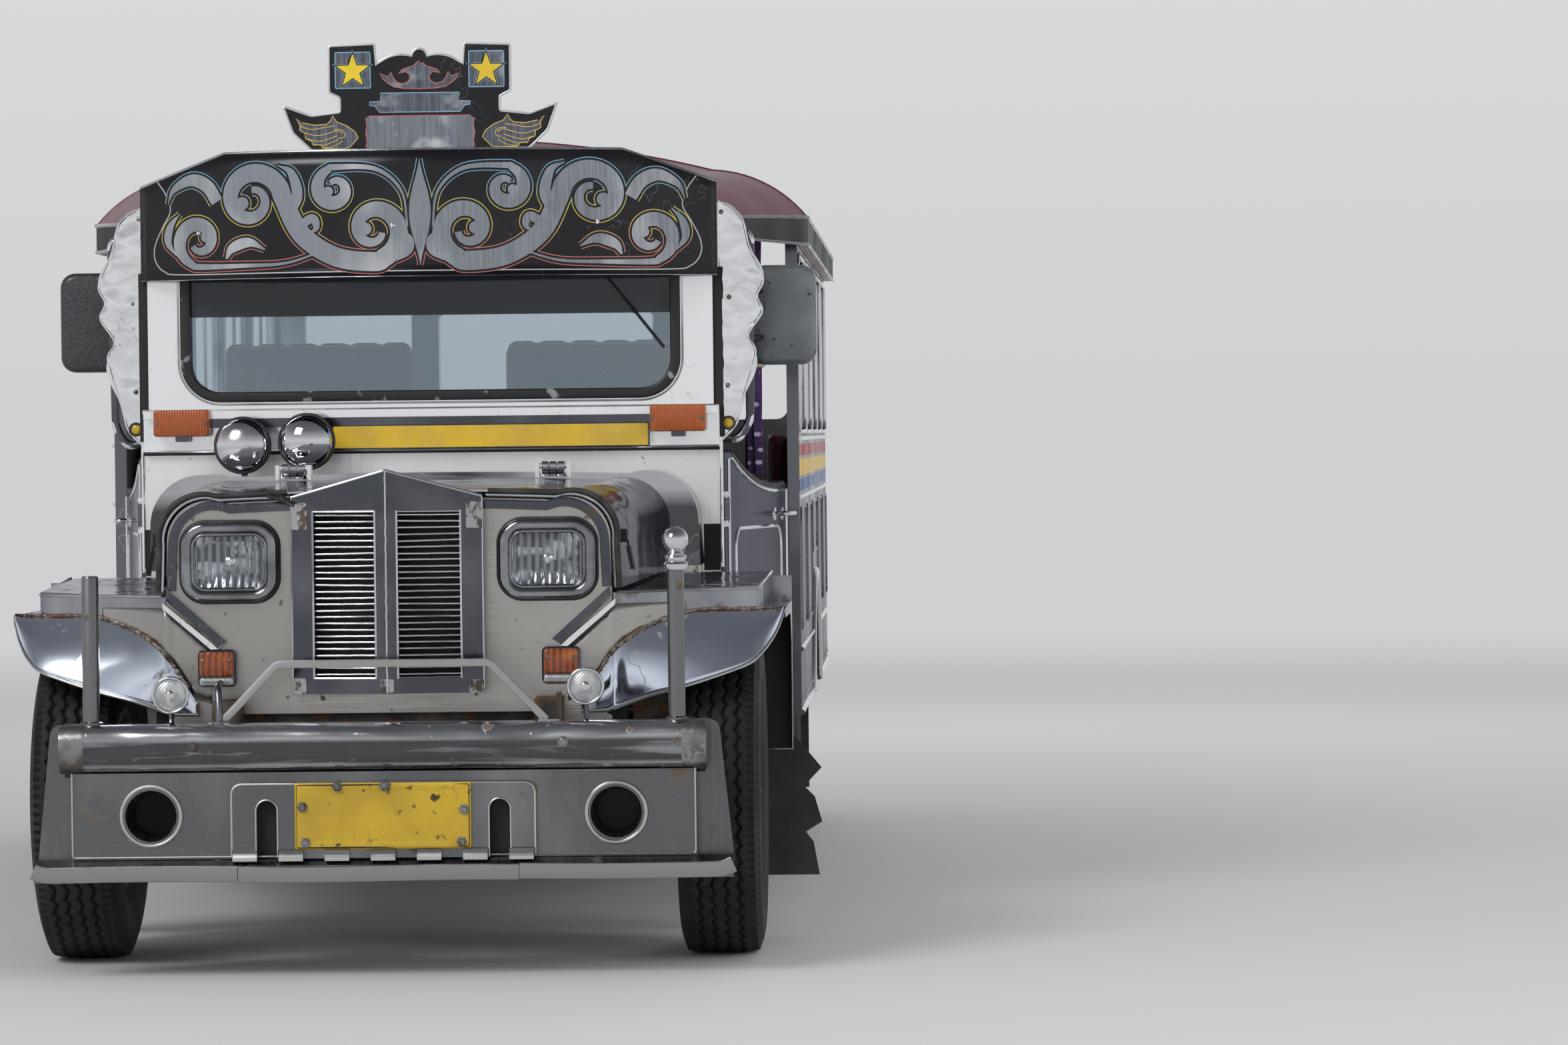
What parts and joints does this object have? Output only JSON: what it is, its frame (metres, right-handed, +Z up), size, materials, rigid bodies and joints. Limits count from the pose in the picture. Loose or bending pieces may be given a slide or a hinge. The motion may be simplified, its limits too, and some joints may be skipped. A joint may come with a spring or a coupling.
{
  "type": "passenger jeepney",
  "caption": "Long open-sided jeepney with a stainless nose, tall V grille, boxed bumper, sign board and crest, steered front wheels, opening hood and doors.",
  "frame": {"origin": "centre of the whole vehicle's outline on the ground", "axes": "+Z up, +X to the vehicle's left, the front faces -Y"},
  "size_m": [1.894, 5.8659, 2.1388],
  "materials": {
    "amber_lamps": "amber lens",
    "bench_seats": "maroon vinyl",
    "body_side_left": "dark gloss paint",
    "body_side_right": "dark gloss paint",
    "bumper_apron": "stained stainless sheet",
    "bumper_beam": "polished stainless, scratched",
    "bumper_guards": "dull steel tubes",
    "cab_seats": "black vinyl",
    "chassis_frame": "black paint, road dirt",
    "cowl": "brushed stainless",
    "curtains": "dark purple cloth",
    "door_left": "dark gloss paint",
    "door_right": "dark gloss paint",
    "driveline": "oily",
    "engine_block": "plain block",
    "exhaust": "rusty",
    "fender_left": "polished sheet, rusty weld",
    "fender_right": "polished sheet, rusty weld",
    "floor": "tread plate",
    "front_axle": "forged, greasy",
    "fuel_tank": "black paint",
    "grab_rails": "polished tube",
    "grille_shell": "polished, darker reflections",
    "grille_slats": "bright slats",
    "headlamp_bezels": "polished",
    "headlamp_lenses": "fluted sealed lens",
    "hood": "mirror-polished stainless",
    "knuckle_left": "forged",
    "knuckle_right": "forged",
    "leaf_springs": "oily spring steel",
    "mirrors": "moulded housing",
    "mud_flaps": "black rubber",
    "nose_panel": "warm brushed stainless",
    "radiator": "matt black",
    "rear_axle": "cast housing, greasy",
    "rear_frame": "stainless sheet",
    "rear_step": "worn steel",
    "roof": "metallic maroon",
    "round_lamps": "polished bowl",
    "sign_crest": "gloss black, silver edge",
    "sign_visor": "gloss black, silver edge",
    "steering_column": "black paint",
    "steering_wheel": "black rim",
    "tail_lamps": "red lens",
    "tie_rod": "black paint",
    "tyre_front_left": "worn black rubber",
    "tyre_front_right": "worn black rubber",
    "tyre_rear_left": "worn black rubber",
    "tyre_rear_right": "worn black rubber",
    "wheel_front_left": "grey rim, dark hub",
    "wheel_front_right": "grey rim, dark hub",
    "wheel_rear_left": "grey rim, dark hub",
    "wheel_rear_right": "grey rim, dark hub",
    "windscreen_frame": "wavy mirror stainless",
    "windscreen_glass": "clear",
    "wing_panels": "wavy mirror stainless"
  },
  "bodies": {
    "root": {"amber_lamps": "amber_lamps", "bench_seats": "bench_seats", "body_side_left": "body_side_left", "body_side_right": "body_side_right", "bumper_apron": "bumper_apron", "bumper_beam": "bumper_beam", "bumper_guards": "bumper_guards", "cab_seats": "cab_seats", "chassis_frame": "chassis_frame", "cowl": "cowl", "curtains": "curtains", "driveline": "driveline", "engine_block": "engine_block", "exhaust": "exhaust", "fender_left": "fender_left", "fender_right": "fender_right", "floor": "floor", "front_axle": "front_axle", "fuel_tank": "fuel_tank", "grab_rails": "grab_rails", "grille_shell": "grille_shell", "grille_slats": "grille_slats", "headlamp_bezels": "headlamp_bezels", "headlamp_lenses": "headlamp_lenses", "leaf_springs": "leaf_springs", "mirrors": "mirrors", "mud_flaps": "mud_flaps", "nose_panel": "nose_panel", "radiator": "radiator", "rear_axle": "rear_axle", "rear_frame": "rear_frame", "rear_step": "rear_step", "roof": "roof", "round_lamps": "round_lamps", "sign_crest": "sign_crest", "sign_visor": "sign_visor", "steering_column": "steering_column", "tail_lamps": "tail_lamps", "windscreen_frame": "windscreen_frame", "windscreen_glass": "windscreen_glass", "wing_panels": "wing_panels"},
    "knuckle_left_body": {"knuckle_left": "knuckle_left"},
    "knuckle_right_body": {"knuckle_right": "knuckle_right"},
    "tie_rod_body": {"tie_rod": "tie_rod"},
    "front_left_wheel": {"tyre_front_left": "tyre_front_left", "wheel_front_left": "wheel_front_left"},
    "front_right_wheel": {"tyre_front_right": "tyre_front_right", "wheel_front_right": "wheel_front_right"},
    "rear_left_wheel": {"tyre_rear_left": "tyre_rear_left", "wheel_rear_left": "wheel_rear_left"},
    "rear_right_wheel": {"tyre_rear_right": "tyre_rear_right", "wheel_rear_right": "wheel_rear_right"},
    "hood_body": {"hood": "hood"},
    "left_door": {"door_left": "door_left"},
    "right_door": {"door_right": "door_right"},
    "hand_wheel": {"steering_wheel": "steering_wheel"}
  },
  "joints": [
    {"name": "steer_left", "type": "hinge", "parent": "root", "child": "knuckle_left_body", "pos_m": [0.62, -2.32, 0.37], "axis": [0, 0, 1], "range_deg": [-28, 28]},
    {"name": "steer_right", "type": "hinge", "parent": "root", "child": "knuckle_right_body", "pos_m": [-0.62, -2.32, 0.37], "axis": [0, 0, 1], "range_deg": [-28, 28]},
    {"name": "tie_rod_pivot", "type": "hinge", "parent": "knuckle_left_body", "child": "tie_rod_body", "pos_m": [0.62, -2.17, 0.274], "axis": [0, 0, 1], "range_deg": [-28, 28]},
    {"name": "spin_front_left", "type": "hinge", "parent": "knuckle_left_body", "child": "front_left_wheel", "pos_m": [0.73, -2.32, 0.37], "axis": [1, 0, 0], "continuous": true},
    {"name": "spin_front_right", "type": "hinge", "parent": "knuckle_right_body", "child": "front_right_wheel", "pos_m": [-0.73, -2.32, 0.37], "axis": [1, 0, 0], "continuous": true},
    {"name": "spin_rear_left", "type": "hinge", "parent": "root", "child": "rear_left_wheel", "pos_m": [0.73, 0.98, 0.37], "axis": [1, 0, 0], "continuous": true},
    {"name": "spin_rear_right", "type": "hinge", "parent": "root", "child": "rear_right_wheel", "pos_m": [-0.73, 0.98, 0.37], "axis": [1, 0, 0], "continuous": true},
    {"name": "hood_hinge", "type": "hinge", "parent": "root", "child": "hood_body", "pos_m": [0, -1.785, 1.122], "axis": [-1, 0, 0], "range_deg": [0, 60]},
    {"name": "door_left_hinge", "type": "hinge", "parent": "root", "child": "left_door", "pos_m": [0.714, -1.513, 0.85], "axis": [0, 0, -1], "range_deg": [0, 65]},
    {"name": "door_right_hinge", "type": "hinge", "parent": "root", "child": "right_door", "pos_m": [-0.714, -1.513, 0.85], "axis": [0, 0, 1], "range_deg": [0, 65]},
    {"name": "steering_spin", "type": "hinge", "parent": "root", "child": "hand_wheel", "pos_m": [0.365, -1.23, 1.19], "axis": [0, 0.7812, 0.6243], "range_deg": [-448, 448]}
  ],
  "couplings": [
    {"joint": "steer_right", "follows": "steer_left", "ratio": 1},
    {"joint": "tie_rod_pivot", "follows": "steer_left", "ratio": -1},
    {"joint": "steering_spin", "follows": "steer_left", "ratio": 16}
  ]
}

^^^^^^^^

* [To be done]
All of the material must be reproduced exactly.

* [In response]
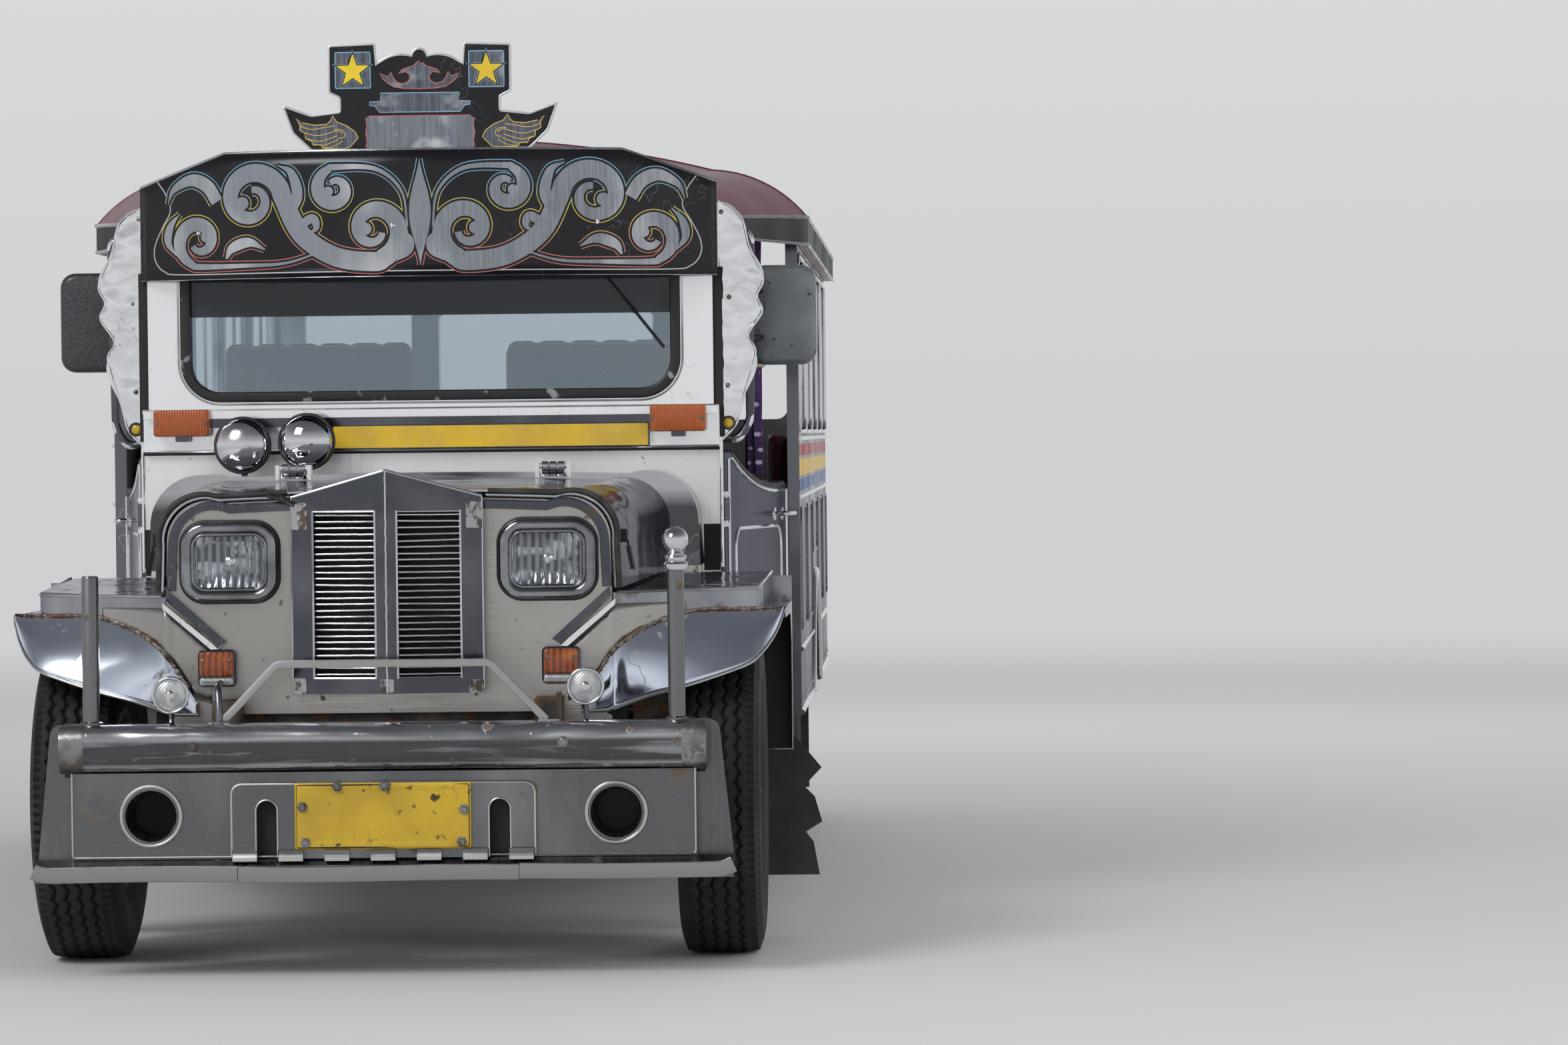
What parts and joints does this object have? Output only JSON: what it is, its frame (metres, right-handed, +Z up), size, materials, rigid bodies and joints. Limits count from the pose in the picture. Loose or bending pieces may be given a slide or a hinge. The motion may be simplified, its limits too, and some joints may be skipped. A joint may come with a spring or a coupling.
{
  "type": "passenger jeepney",
  "caption": "Long open-sided jeepney with a stainless nose, tall V grille, boxed bumper, sign board and crest, steered front wheels, opening hood and doors.",
  "frame": {"origin": "centre of the whole vehicle's outline on the ground", "axes": "+Z up, +X to the vehicle's left, the front faces -Y"},
  "size_m": [1.894, 5.8659, 2.1388],
  "materials": {
    "amber_lamps": "amber lens",
    "bench_seats": "maroon vinyl",
    "body_side_left": "dark gloss paint",
    "body_side_right": "dark gloss paint",
    "bumper_apron": "stained stainless sheet",
    "bumper_beam": "polished stainless, scratched",
    "bumper_guards": "dull steel tubes",
    "cab_seats": "black vinyl",
    "chassis_frame": "black paint, road dirt",
    "cowl": "brushed stainless",
    "curtains": "dark purple cloth",
    "door_left": "dark gloss paint",
    "door_right": "dark gloss paint",
    "driveline": "oily",
    "engine_block": "plain block",
    "exhaust": "rusty",
    "fender_left": "polished sheet, rusty weld",
    "fender_right": "polished sheet, rusty weld",
    "floor": "tread plate",
    "front_axle": "forged, greasy",
    "fuel_tank": "black paint",
    "grab_rails": "polished tube",
    "grille_shell": "polished, darker reflections",
    "grille_slats": "bright slats",
    "headlamp_bezels": "polished",
    "headlamp_lenses": "fluted sealed lens",
    "hood": "mirror-polished stainless",
    "knuckle_left": "forged",
    "knuckle_right": "forged",
    "leaf_springs": "oily spring steel",
    "mirrors": "moulded housing",
    "mud_flaps": "black rubber",
    "nose_panel": "warm brushed stainless",
    "radiator": "matt black",
    "rear_axle": "cast housing, greasy",
    "rear_frame": "stainless sheet",
    "rear_step": "worn steel",
    "roof": "metallic maroon",
    "round_lamps": "polished bowl",
    "sign_crest": "gloss black, silver edge",
    "sign_visor": "gloss black, silver edge",
    "steering_column": "black paint",
    "steering_wheel": "black rim",
    "tail_lamps": "red lens",
    "tie_rod": "black paint",
    "tyre_front_left": "worn black rubber",
    "tyre_front_right": "worn black rubber",
    "tyre_rear_left": "worn black rubber",
    "tyre_rear_right": "worn black rubber",
    "wheel_front_left": "grey rim, dark hub",
    "wheel_front_right": "grey rim, dark hub",
    "wheel_rear_left": "grey rim, dark hub",
    "wheel_rear_right": "grey rim, dark hub",
    "windscreen_frame": "wavy mirror stainless",
    "windscreen_glass": "clear",
    "wing_panels": "wavy mirror stainless"
  },
  "bodies": {
    "root": {"amber_lamps": "amber_lamps", "bench_seats": "bench_seats", "body_side_left": "body_side_left", "body_side_right": "body_side_right", "bumper_apron": "bumper_apron", "bumper_beam": "bumper_beam", "bumper_guards": "bumper_guards", "cab_seats": "cab_seats", "chassis_frame": "chassis_frame", "cowl": "cowl", "curtains": "curtains", "driveline": "driveline", "engine_block": "engine_block", "exhaust": "exhaust", "fender_left": "fender_left", "fender_right": "fender_right", "floor": "floor", "front_axle": "front_axle", "fuel_tank": "fuel_tank", "grab_rails": "grab_rails", "grille_shell": "grille_shell", "grille_slats": "grille_slats", "headlamp_bezels": "headlamp_bezels", "headlamp_lenses": "headlamp_lenses", "leaf_springs": "leaf_springs", "mirrors": "mirrors", "mud_flaps": "mud_flaps", "nose_panel": "nose_panel", "radiator": "radiator", "rear_axle": "rear_axle", "rear_frame": "rear_frame", "rear_step": "rear_step", "roof": "roof", "round_lamps": "round_lamps", "sign_crest": "sign_crest", "sign_visor": "sign_visor", "steering_column": "steering_column", "tail_lamps": "tail_lamps", "windscreen_frame": "windscreen_frame", "windscreen_glass": "windscreen_glass", "wing_panels": "wing_panels"},
    "knuckle_left_body": {"knuckle_left": "knuckle_left"},
    "knuckle_right_body": {"knuckle_right": "knuckle_right"},
    "tie_rod_body": {"tie_rod": "tie_rod"},
    "front_left_wheel": {"tyre_front_left": "tyre_front_left", "wheel_front_left": "wheel_front_left"},
    "front_right_wheel": {"tyre_front_right": "tyre_front_right", "wheel_front_right": "wheel_front_right"},
    "rear_left_wheel": {"tyre_rear_left": "tyre_rear_left", "wheel_rear_left": "wheel_rear_left"},
    "rear_right_wheel": {"tyre_rear_right": "tyre_rear_right", "wheel_rear_right": "wheel_rear_right"},
    "hood_body": {"hood": "hood"},
    "left_door": {"door_left": "door_left"},
    "right_door": {"door_right": "door_right"},
    "hand_wheel": {"steering_wheel": "steering_wheel"}
  },
  "joints": [
    {"name": "steer_left", "type": "hinge", "parent": "root", "child": "knuckle_left_body", "pos_m": [0.62, -2.32, 0.37], "axis": [0, 0, 1], "range_deg": [-28, 28]},
    {"name": "steer_right", "type": "hinge", "parent": "root", "child": "knuckle_right_body", "pos_m": [-0.62, -2.32, 0.37], "axis": [0, 0, 1], "range_deg": [-28, 28]},
    {"name": "tie_rod_pivot", "type": "hinge", "parent": "knuckle_left_body", "child": "tie_rod_body", "pos_m": [0.62, -2.17, 0.274], "axis": [0, 0, 1], "range_deg": [-28, 28]},
    {"name": "spin_front_left", "type": "hinge", "parent": "knuckle_left_body", "child": "front_left_wheel", "pos_m": [0.73, -2.32, 0.37], "axis": [1, 0, 0], "continuous": true},
    {"name": "spin_front_right", "type": "hinge", "parent": "knuckle_right_body", "child": "front_right_wheel", "pos_m": [-0.73, -2.32, 0.37], "axis": [1, 0, 0], "continuous": true},
    {"name": "spin_rear_left", "type": "hinge", "parent": "root", "child": "rear_left_wheel", "pos_m": [0.73, 0.98, 0.37], "axis": [1, 0, 0], "continuous": true},
    {"name": "spin_rear_right", "type": "hinge", "parent": "root", "child": "rear_right_wheel", "pos_m": [-0.73, 0.98, 0.37], "axis": [1, 0, 0], "continuous": true},
    {"name": "hood_hinge", "type": "hinge", "parent": "root", "child": "hood_body", "pos_m": [0, -1.785, 1.122], "axis": [-1, 0, 0], "range_deg": [0, 60]},
    {"name": "door_left_hinge", "type": "hinge", "parent": "root", "child": "left_door", "pos_m": [0.714, -1.513, 0.85], "axis": [0, 0, -1], "range_deg": [0, 65]},
    {"name": "door_right_hinge", "type": "hinge", "parent": "root", "child": "right_door", "pos_m": [-0.714, -1.513, 0.85], "axis": [0, 0, 1], "range_deg": [0, 65]},
    {"name": "steering_spin", "type": "hinge", "parent": "root", "child": "hand_wheel", "pos_m": [0.365, -1.23, 1.19], "axis": [0, 0.7812, 0.6243], "range_deg": [-448, 448]}
  ],
  "couplings": [
    {"joint": "steer_right", "follows": "steer_left", "ratio": 1},
    {"joint": "tie_rod_pivot", "follows": "steer_left", "ratio": -1},
    {"joint": "steering_spin", "follows": "steer_left", "ratio": 16}
  ]
}